La CAQ n’a pris aucune initiative sérieuse pour attaquer les problèmes de l’inflation, de la crise du logement, du soin des aînés, de la pénurie d’enseignants, de l’effondrement du système de santé, de la crise sanitaire ou de l’urgence climatique. Les libéraux et les péquistes n’ont pas fait mieux lorsqu’ils étaient au pouvoir. Mais maintenant que la colère causée par le système que défendent ces politiciens se retourne violemment comme eux, ils jouent les vierges offensées, 

Cette violence que l’on voit bouillonner ne peut pas être réduite à une simple « crise de la santé mentale » ou à la rhétorique toxique d’un unique chef de parti.
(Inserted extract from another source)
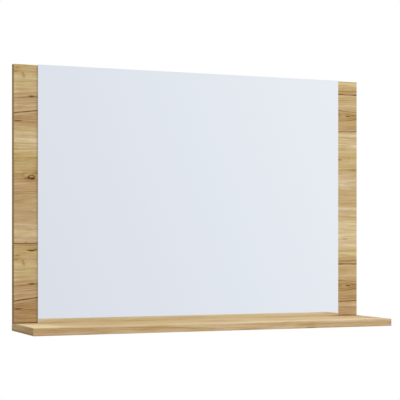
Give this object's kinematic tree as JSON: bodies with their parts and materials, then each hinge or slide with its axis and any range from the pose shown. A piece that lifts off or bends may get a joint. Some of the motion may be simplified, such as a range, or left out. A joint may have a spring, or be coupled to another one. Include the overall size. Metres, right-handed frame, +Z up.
{
  "type": "mirror with shelf",
  "caption": "Frameless wall mirror on a wood-decor back board that stands on a full-width shelf, hung on the wall by keyhole plates let into its back.",
  "frame": {"origin": "on the plane of the wall, midway between the round entries of the two keyhole plates", "axes": "+X along the mirror to the viewer's right, +Y into the wall, +Z up; the front faces -Y"},
  "size_m": [0.82, 0.17, 0.5623],
  "materials": {
    "oak_decor": "satin",
    "oak_edging": "satin",
    "mirror_glass": "polished",
    "mirror_coat": "satin",
    "foam_tape": "matte",
    "zinc_steel": "satin",
    "cap_plastic": "satin",
    "beech": "matte"
  },
  "bodies": {
    "root": {"back_board": "oak_decor", "shelf_board": "oak_decor", "back_edging_top": "oak_edging", "back_edging_left": "oak_edging", "back_edging_right": "oak_edging", "shelf_edging_front": "oak_edging", "shelf_edging_left": "oak_edging", "shelf_edging_right": "oak_edging", "mirror_glass": "mirror_glass", "mirror_coat": "mirror_coat", "keyhole_plate_left": "zinc_steel", "keyhole_plate_right": "zinc_steel", "plate_screw_1": "zinc_steel", "plate_screw_2": "zinc_steel", "plate_screw_3": "zinc_steel", "plate_screw_4": "zinc_steel", "mirror_tape_1": "foam_tape", "mirror_tape_2": "foam_tape", "mirror_tape_3": "foam_tape", "mirror_tape_4": "foam_tape", "mirror_tape_5": "foam_tape", "mirror_tape_6": "foam_tape", "shelf_screw_1": "zinc_steel", "shelf_screw_2": "zinc_steel", "shelf_screw_3": "zinc_steel", "shelf_screw_4": "zinc_steel", "shelf_screw_5": "zinc_steel", "screw_cap_1": "cap_plastic", "screw_cap_2": "cap_plastic", "screw_cap_3": "cap_plastic", "screw_cap_4": "cap_plastic", "screw_cap_5": "cap_plastic", "shelf_dowel_1": "beech", "shelf_dowel_2": "beech", "shelf_dowel_3": "beech", "shelf_dowel_4": "beech"}
  },
  "joints": []
}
Les problèmes de santé mentale et la popularité de la rhétorique toxique ont la même base matérielle dans les souffrances que vivent les masses dans un système en crise. 
Trotsky écrivait dans Leur morale et la nôtre que «  la gangrène du capitalisme entraîne celle de la société moderne, droit et morale compris. » La vraie violence de notre société capitaliste, c’est celle d’une classe qui en exploite une autre sans relâche. En l’absence d’une véritable lutte des classes, d’un mouvement ouvrier combatif mené par un leadership de gauche révolutionnaire, la colère légitime des classes exploitées trouvera nécessairement une échappatoire ailleurs.